* BEGIN *

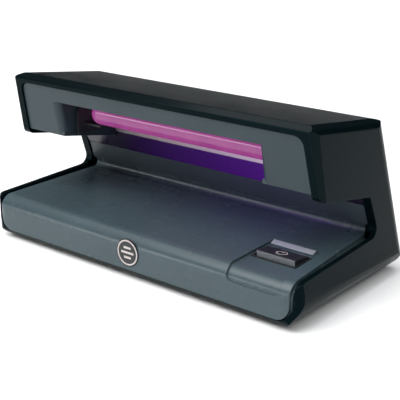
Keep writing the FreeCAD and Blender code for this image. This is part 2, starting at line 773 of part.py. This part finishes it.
def circuit_board():
    """Printed board with rounded corners and four screw holes over the posts."""
    x0, x1, y0, y1 = BOARD
    corners = [(x0, y0, 2), (x1, y0, 2), (x1, y1, 2), (x0, y1, 2)]
    shape = prism("z", corners, BOARD_Z + 0.02, BOARD_TOP)
    for x in (x0 + 5, x1 - 5):
        for y in (y0 + 5, y1 - 5):
            shape = shape.cut(rod(1.2, (x, y, 0), (x, y, 20)))
    return shape


def choke_core():
    """Laminated core of the choke: a closed frame round the winding."""
    shape = box(-70, -44, -8, 10, BOARD_TOP + 0.05, 20.4)
    return shape.cut(box(-65, -49, -20, 20, 12.4, 18.4))


def choke_winding():
    """Winding that fills the core window and bulges out at both sides."""
    corners = [(-11.5, 12.6, 2), (13.5, 12.6, 2), (13.5, 18.2, 2), (-11.5, 18.2, 2)]
    return prism("x", corners, -64.7, -49.3)


def capacitor_can():
    """Electrolytic capacitor standing on the board."""
    shape = rod(5, (-32, -8, BOARD_TOP + 0.05), (-32, -8, 20.2))
    return shape.makeFillet(0.8, [e for e in shape.Edges if e.BoundBox.ZMin > 20.1])


def film_capacitor():
    """Box capacitor standing on the board."""
    shape = box(-22, -9, 6, 12, BOARD_TOP + 0.05, 19.5)
    return shape.makeFillet(0.8, [e for e in shape.Edges if e.BoundBox.ZMin > 19.4])


def power_transistor():
    """Transistor body standing in front of its heat sink."""
    return box(-14, -4, -12, -8, BOARD_TOP + 0.05, 19.0)


def heat_sink():
    """Bent plate with fins behind the transistor."""
    plate = box(-18, 0, -7.8, -6.6, BOARD_TOP + 0.05, 20.5)
    fins = [box(x, x + 1, -7, -3.6, BOARD_TOP + 0.05, 20.5) for x in (-18, -12.3, -6.7, -1)]
    return join([plate] + fins)


def fuse_glass():
    """Glass body of the fuse."""
    return rod(2.3, (-72, 17, 13.2), (-60, 17, 13.2))


def fuse_cap(x):
    """Metal end cap of the fuse."""
    return rod(2.6, (x, 17, 13.2), (x + 3.6, 17, 13.2))


def terminal_block():
    """Screw terminal block at the right-hand end of the board."""
    shape = box(2, 10, -10, 10, BOARD_TOP + 0.05, 18)
    for y in (-7.5, -2.5, 2.5, 7.5):
        shape = shape.cut(rod(1.5, (6, y, 15), (6, y, 20)))
    return shape


def power_inlet():
    """Round power inlet in the rear wall, with a centre contact."""
    nose = rod(INLET_R, (INLET_X, 44, INLET_Z), (INLET_X, BACK - 0.3, INLET_Z))
    block = box(INLET_X - 6, INLET_X + 6, 36, 45.5, INLET_Z - 4.4, INLET_Z + 6)
    shape = join([nose, block])
    return shape.cut(rod(2.9, (INLET_X, 40, INLET_Z), (INLET_X, 60, INLET_Z)))


def inlet_centre_pin():
    """Centre contact of the power inlet."""
    return rod(1.0, (INLET_X, 40.2, INLET_Z), (INLET_X, BACK - 2, INLET_Z))


def wire(points, radius=0.75, bend=3.0):
    """Insulated wire along a route with rounded bends."""
    spots = [V(*p) for p in points]
    edges = []
    start = spots[0]
    for i in range(1, len(spots) - 1):
        back = (spots[i - 1] - spots[i]).normalize()
        ahead = (spots[i + 1] - spots[i]).normalize()
        half = back.getAngle(ahead) / 2
        reach = bend / math.tan(half)
        middle = (back + ahead).normalize()
        crown = spots[i] + middle * (bend / math.sin(half) - bend)
        edges.append(Part.makeLine(start, spots[i] + back * reach))
        edges.append(Part.Arc(spots[i] + back * reach, crown, spots[i] + ahead * reach).toShape())
        start = spots[i] + ahead * reach
    edges.append(Part.makeLine(start, spots[-1]))
    route = Part.Wire(edges)
    section = Part.Wire(Part.makeCircle(radius, spots[0], spots[1] - spots[0]))
    return route.makePipeShell([section], True, True)


def inlet_wire(side):
    """Wire from the inlet to the left-hand end of the board."""
    x = INLET_X + side * 3
    return wire([(x, 35.8, INLET_Z), (x, 27, INLET_Z), (x + 8, 24, 13), (x + 8, 20, 11.2)], bend=1.6)


def switch_wire(y, x):
    """Wire from the terminal block to one switch terminal."""
    track = -14 + y / 2
    return wire([(10.2, y, 14), (18, y, 14), (26, track, 8.5), (x, track, 8.5), (x, -20.4, 8.5)], bend=2.0)


def lamp_wire(y, shift):
    """Wire from the terminal block up the column to the lamp socket."""
    route = [
        (10.2, y, 14),
        (18 - shift, y, 14),
        (26 - shift, 30 + shift, 15),
        (66 - shift, 31 + shift, 22),
        (82 - shift, 29 + shift, 52),
        (90 - shift * 0.8, 20 + shift, 70 + shift),
        (90 - shift * 0.8, 10, 70 + shift),
    ]
    return wire(route, bend=3.0)


def build():
    """Every separate piece, by name."""
    nodes = {
        "outer_shell": outer_shell(),
        "deck_panel": deck_panel(),
        "column_panel": column_panel(),
        "rear_lower_panel": rear_lower_panel(),
        "lamp_bezel": lamp_bezel(),
        "reflector": reflector(),
        "reflector_rail": reflector_rail(),
        "uv_lamp_tubes": uv_lamp_tubes(),
        "uv_lamp_base": uv_lamp_base(),
        "lamp_pin_front": lamp_pin(pin_centres()[0]),
        "lamp_pin_rear": lamp_pin(pin_centres()[1]),
        "lamp_socket": lamp_socket(),
        "lamp_clip": lamp_clip(),
        "rocker_button": rocker_button(),
        "rocker_symbol_ring": symbol_ring(0.0),
        "rocker_symbol_bar": symbol_bar(0.0),
        "rocker_grip_strip": rocker_grip_strip(),
        "rocker_pivot_pin": rocker_pivot_pin(),
        "switch_body": switch_body(),
        "switch_terminal_left": switch_terminal(70),
        "switch_terminal_right": switch_terminal(81),
        "recess_trim_bar": recess_trim_bar(),
        "badge_disc": badge_disc(),
        "badge_ring": badge_ring(),
        "bottom_tray": bottom_tray(),
        "circuit_board": circuit_board(),
        "choke_core": choke_core(),
        "choke_winding": choke_winding(),
        "capacitor_can": capacitor_can(),
        "film_capacitor": film_capacitor(),
        "power_transistor": power_transistor(),
        "heat_sink": heat_sink(),
        "fuse_glass": fuse_glass(),
        "fuse_cap_left": fuse_cap(-75.7),
        "fuse_cap_right": fuse_cap(-59.9),
        "terminal_block": terminal_block(),
        "power_inlet": power_inlet(),
        "inlet_centre_pin": inlet_centre_pin(),
        "inlet_wire_red": inlet_wire(-1),
        "inlet_wire_black": inlet_wire(1),
        "switch_wire_a": switch_wire(-7.5, 70),
        "switch_wire_b": switch_wire(-2.5, 81),
        "lamp_wire_a": lamp_wire(2.5, 0),
        "lamp_wire_b": lamp_wire(7.5, 3),
    }
    for name, bar in zip(("badge_bar_low", "badge_bar_middle", "badge_bar_high"), badge_bars(0.0)):
        nodes[name] = bar
    feet = ("foot_front_left", "foot_front_right", "foot_rear_left", "foot_rear_right")
    for name, place in zip(feet, FOOT_PLACES):
        nodes[name] = rubber_foot(*place)
    screws = ("screw_front_left", "screw_front_right", "screw_rear_left", "screw_rear_right")
    for name, place in zip(screws, DECK_POSTS + SHELL_POSTS):
        nodes[name] = tray_screw(*place)
    return nodes


os.makedirs("parts", exist_ok=True)
for name, shape in build().items():
    shape.exportStep("parts/" + name + ".step")
    print(name, "solids", len(shape.Solids), "valid", shape.isValid(), "volume", round(shape.Volume, 1))
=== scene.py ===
import json
import math

import bpy
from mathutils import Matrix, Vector


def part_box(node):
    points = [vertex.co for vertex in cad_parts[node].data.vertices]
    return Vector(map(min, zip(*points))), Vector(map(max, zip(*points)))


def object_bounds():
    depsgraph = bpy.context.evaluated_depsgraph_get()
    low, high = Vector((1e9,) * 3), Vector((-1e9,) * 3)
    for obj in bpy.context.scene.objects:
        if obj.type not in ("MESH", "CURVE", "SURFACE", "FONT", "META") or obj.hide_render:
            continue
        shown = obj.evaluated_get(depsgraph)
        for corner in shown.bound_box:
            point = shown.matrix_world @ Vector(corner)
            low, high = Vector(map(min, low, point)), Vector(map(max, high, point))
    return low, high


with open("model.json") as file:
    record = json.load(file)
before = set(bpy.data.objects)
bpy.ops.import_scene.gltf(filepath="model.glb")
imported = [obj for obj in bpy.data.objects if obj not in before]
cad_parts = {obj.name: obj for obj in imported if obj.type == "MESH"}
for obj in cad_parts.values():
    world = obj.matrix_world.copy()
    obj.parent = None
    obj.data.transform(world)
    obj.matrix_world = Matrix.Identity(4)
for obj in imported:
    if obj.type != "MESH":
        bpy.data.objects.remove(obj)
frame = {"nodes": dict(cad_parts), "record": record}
cad_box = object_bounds()
NODES = frame["nodes"]

# Camera: same side and height as the photograph's, aimed close to the middle of the object
VIEW_AZIMUTH = math.radians(39.19)
VIEW_ELEVATION = math.radians(18.86)
VIEW_DISTANCE = 0.516
VIEW_TARGET = Vector((0.00594, 0.0, 0.03065))
LENS_MM = 86.85
SENSOR_MM = 36.0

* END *

**WHAT THE TASK REQUIRES**
Print only the lines that run from the start of the listing to the line bearing "return rod(2.6, (x, 17, 13.2), (x"; please keep the first line and that last one, exactly as they appear.

**EXERCISE RESULT**
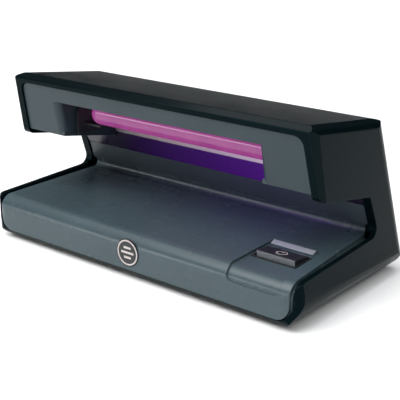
Keep writing the FreeCAD and Blender code for this image. This is part 2, starting at line 773 of part.py. This part finishes it.
def circuit_board():
    """Printed board with rounded corners and four screw holes over the posts."""
    x0, x1, y0, y1 = BOARD
    corners = [(x0, y0, 2), (x1, y0, 2), (x1, y1, 2), (x0, y1, 2)]
    shape = prism("z", corners, BOARD_Z + 0.02, BOARD_TOP)
    for x in (x0 + 5, x1 - 5):
        for y in (y0 + 5, y1 - 5):
            shape = shape.cut(rod(1.2, (x, y, 0), (x, y, 20)))
    return shape


def choke_core():
    """Laminated core of the choke: a closed frame round the winding."""
    shape = box(-70, -44, -8, 10, BOARD_TOP + 0.05, 20.4)
    return shape.cut(box(-65, -49, -20, 20, 12.4, 18.4))


def choke_winding():
    """Winding that fills the core window and bulges out at both sides."""
    corners = [(-11.5, 12.6, 2), (13.5, 12.6, 2), (13.5, 18.2, 2), (-11.5, 18.2, 2)]
    return prism("x", corners, -64.7, -49.3)


def capacitor_can():
    """Electrolytic capacitor standing on the board."""
    shape = rod(5, (-32, -8, BOARD_TOP + 0.05), (-32, -8, 20.2))
    return shape.makeFillet(0.8, [e for e in shape.Edges if e.BoundBox.ZMin > 20.1])


def film_capacitor():
    """Box capacitor standing on the board."""
    shape = box(-22, -9, 6, 12, BOARD_TOP + 0.05, 19.5)
    return shape.makeFillet(0.8, [e for e in shape.Edges if e.BoundBox.ZMin > 19.4])


def power_transistor():
    """Transistor body standing in front of its heat sink."""
    return box(-14, -4, -12, -8, BOARD_TOP + 0.05, 19.0)


def heat_sink():
    """Bent plate with fins behind the transistor."""
    plate = box(-18, 0, -7.8, -6.6, BOARD_TOP + 0.05, 20.5)
    fins = [box(x, x + 1, -7, -3.6, BOARD_TOP + 0.05, 20.5) for x in (-18, -12.3, -6.7, -1)]
    return join([plate] + fins)


def fuse_glass():
    """Glass body of the fuse."""
    return rod(2.3, (-72, 17, 13.2), (-60, 17, 13.2))


def fuse_cap(x):
    """Metal end cap of the fuse."""
    return rod(2.6, (x, 17, 13.2), (x + 3.6, 17, 13.2))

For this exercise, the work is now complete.